Since the publication of a letter in your paper from Mr Colin Samme I have been asked by Stevenage Liberal Democrats to make it absolutely plain that I fought the general election last year on equal terms with the other candidates and in no way was I a paper candidate. All those who worked hard with me on street stalls, canvassing and leafleting would not have put in their time and effort if I had been a ‘paper candidate’: as a party which receives no funding from either unions (as Labour does) or big business (the Tories) all of our methods of promoting ourselves in Stevenage are limited only to the funds raised locally by our members and to the time which is freely given by members and supporters and not by any lack of conviction or desire to see a Liberal Democrat win the seat – which I was hoping to do.
Having made this first important point I wish to add that I was very pleased to see that Mr Samme (Comet letters, March 10 2011)shares my enthusiasm for a change to a fairer voting system – however I have a different reason for backing the yes campaign.
It is time that the two larger political parties in the UK stopped believing that they are the only parties with an entitlement to victory: this leads to their supporters mistakenly seeing the Liberal Democrats and other small parties as ‘spoilers’- I refer again to Mr Samme’s letter .
I have fought general elections five times: I fought Broxbourne which is a Tory constituency three times and I stood in Stevenage in 2005 and again in 2010. What I noticed in Stevenage was that the behaviour and attitude of members of the Labour Party was almost the same as that of the Conservative Party in Broxbourne in the 1990s. They considered themselves to be the rightful ‘owners’ of the Parliamentary seat and they showed something close to contempt for campaigners from any party that threatened to reduce their majority. One of the consequences of this belief that Stevenage somehow ‘belonged’ to Labour was the cynical mis-use of expenses by the former Labour MP – the exposure of which, a key Labour activist told me on election night when the count had barely begun, had lost them the seat.
The Alternative Voting system will ensure that no MP will consider his or her seat to be secure – instead at each election they will have to demonstrate that they have worked hard and earned their re-election.
Each time I stood in Stevenage I received over 7,000 votes – but under the first past the post system (or winner takes all) those 7,000 voters sadly did not see the representation they wanted. In 2010 no Liberal Democrat across the UK lost their deposit (unlike Labour and Tory) and there was less than two million difference in the total number of votes cast for Labour and Liberal Democrats – yet Labour ended up with 258 MPs and the Liberal Democrats with 57.

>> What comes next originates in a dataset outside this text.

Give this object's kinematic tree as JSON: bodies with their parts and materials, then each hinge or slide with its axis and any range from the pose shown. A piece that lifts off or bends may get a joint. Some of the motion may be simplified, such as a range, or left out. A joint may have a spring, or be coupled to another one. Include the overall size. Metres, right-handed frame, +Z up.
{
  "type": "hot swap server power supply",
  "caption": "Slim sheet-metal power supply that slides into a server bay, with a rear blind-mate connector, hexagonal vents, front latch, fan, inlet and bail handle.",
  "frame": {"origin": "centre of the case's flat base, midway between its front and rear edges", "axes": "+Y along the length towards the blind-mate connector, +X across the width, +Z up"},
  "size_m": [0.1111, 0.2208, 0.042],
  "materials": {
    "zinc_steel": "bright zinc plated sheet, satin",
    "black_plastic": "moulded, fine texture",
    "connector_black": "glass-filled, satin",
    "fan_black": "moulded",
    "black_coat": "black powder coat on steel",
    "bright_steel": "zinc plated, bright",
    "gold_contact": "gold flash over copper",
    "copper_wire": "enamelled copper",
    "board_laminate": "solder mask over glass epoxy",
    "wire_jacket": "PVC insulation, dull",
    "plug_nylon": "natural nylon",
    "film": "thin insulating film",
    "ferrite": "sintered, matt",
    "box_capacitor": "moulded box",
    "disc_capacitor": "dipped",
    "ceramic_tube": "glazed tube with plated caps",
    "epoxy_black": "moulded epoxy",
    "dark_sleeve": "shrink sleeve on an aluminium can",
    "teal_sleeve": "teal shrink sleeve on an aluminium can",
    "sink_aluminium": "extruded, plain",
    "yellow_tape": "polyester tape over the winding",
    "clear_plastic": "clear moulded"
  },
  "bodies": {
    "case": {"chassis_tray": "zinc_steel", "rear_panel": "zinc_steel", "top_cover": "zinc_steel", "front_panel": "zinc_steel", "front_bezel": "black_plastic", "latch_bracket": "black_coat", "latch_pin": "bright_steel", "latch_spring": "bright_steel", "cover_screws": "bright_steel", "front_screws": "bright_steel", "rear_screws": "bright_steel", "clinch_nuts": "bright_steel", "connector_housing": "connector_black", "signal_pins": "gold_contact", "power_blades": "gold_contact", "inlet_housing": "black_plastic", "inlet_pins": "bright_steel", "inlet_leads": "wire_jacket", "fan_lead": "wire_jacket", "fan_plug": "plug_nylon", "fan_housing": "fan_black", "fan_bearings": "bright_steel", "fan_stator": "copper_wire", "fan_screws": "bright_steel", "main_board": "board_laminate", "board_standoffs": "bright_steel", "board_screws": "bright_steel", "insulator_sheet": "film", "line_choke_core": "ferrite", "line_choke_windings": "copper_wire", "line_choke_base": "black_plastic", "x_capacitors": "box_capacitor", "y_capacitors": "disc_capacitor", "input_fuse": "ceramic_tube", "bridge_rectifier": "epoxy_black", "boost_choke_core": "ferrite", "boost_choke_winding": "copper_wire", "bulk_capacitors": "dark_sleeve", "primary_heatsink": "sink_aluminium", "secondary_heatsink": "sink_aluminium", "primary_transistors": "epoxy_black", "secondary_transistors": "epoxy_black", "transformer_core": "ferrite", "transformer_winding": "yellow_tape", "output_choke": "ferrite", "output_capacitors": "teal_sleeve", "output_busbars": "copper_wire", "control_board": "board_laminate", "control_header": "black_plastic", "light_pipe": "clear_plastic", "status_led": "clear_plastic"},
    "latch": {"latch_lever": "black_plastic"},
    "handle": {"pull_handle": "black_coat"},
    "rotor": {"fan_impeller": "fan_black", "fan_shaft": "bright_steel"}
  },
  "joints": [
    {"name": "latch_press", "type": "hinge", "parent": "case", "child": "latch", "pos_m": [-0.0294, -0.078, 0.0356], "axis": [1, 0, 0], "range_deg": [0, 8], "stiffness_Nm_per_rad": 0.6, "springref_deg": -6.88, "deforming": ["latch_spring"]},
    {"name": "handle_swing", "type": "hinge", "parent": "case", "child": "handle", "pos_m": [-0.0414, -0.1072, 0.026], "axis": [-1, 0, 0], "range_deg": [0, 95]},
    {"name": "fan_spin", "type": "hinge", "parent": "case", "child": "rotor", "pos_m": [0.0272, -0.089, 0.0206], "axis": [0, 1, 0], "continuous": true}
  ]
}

We have had governments time and again which have had large majorities in Parliament but which had been elected by a minority of voters under the first past the post system. This has been manifestly unfair – but thanks to the Liberal Democrats being in the Coalition Government, on May 5th we have the first ever chance to change the way we vote in Parliamentary elections for good. I urge your readers to vote Yes in the referendum on the Alternative Vote; I shall be regularly in Stevenage – as I have been since the general election –meeting voters and continuing to campaign vigorously for a Yes vote .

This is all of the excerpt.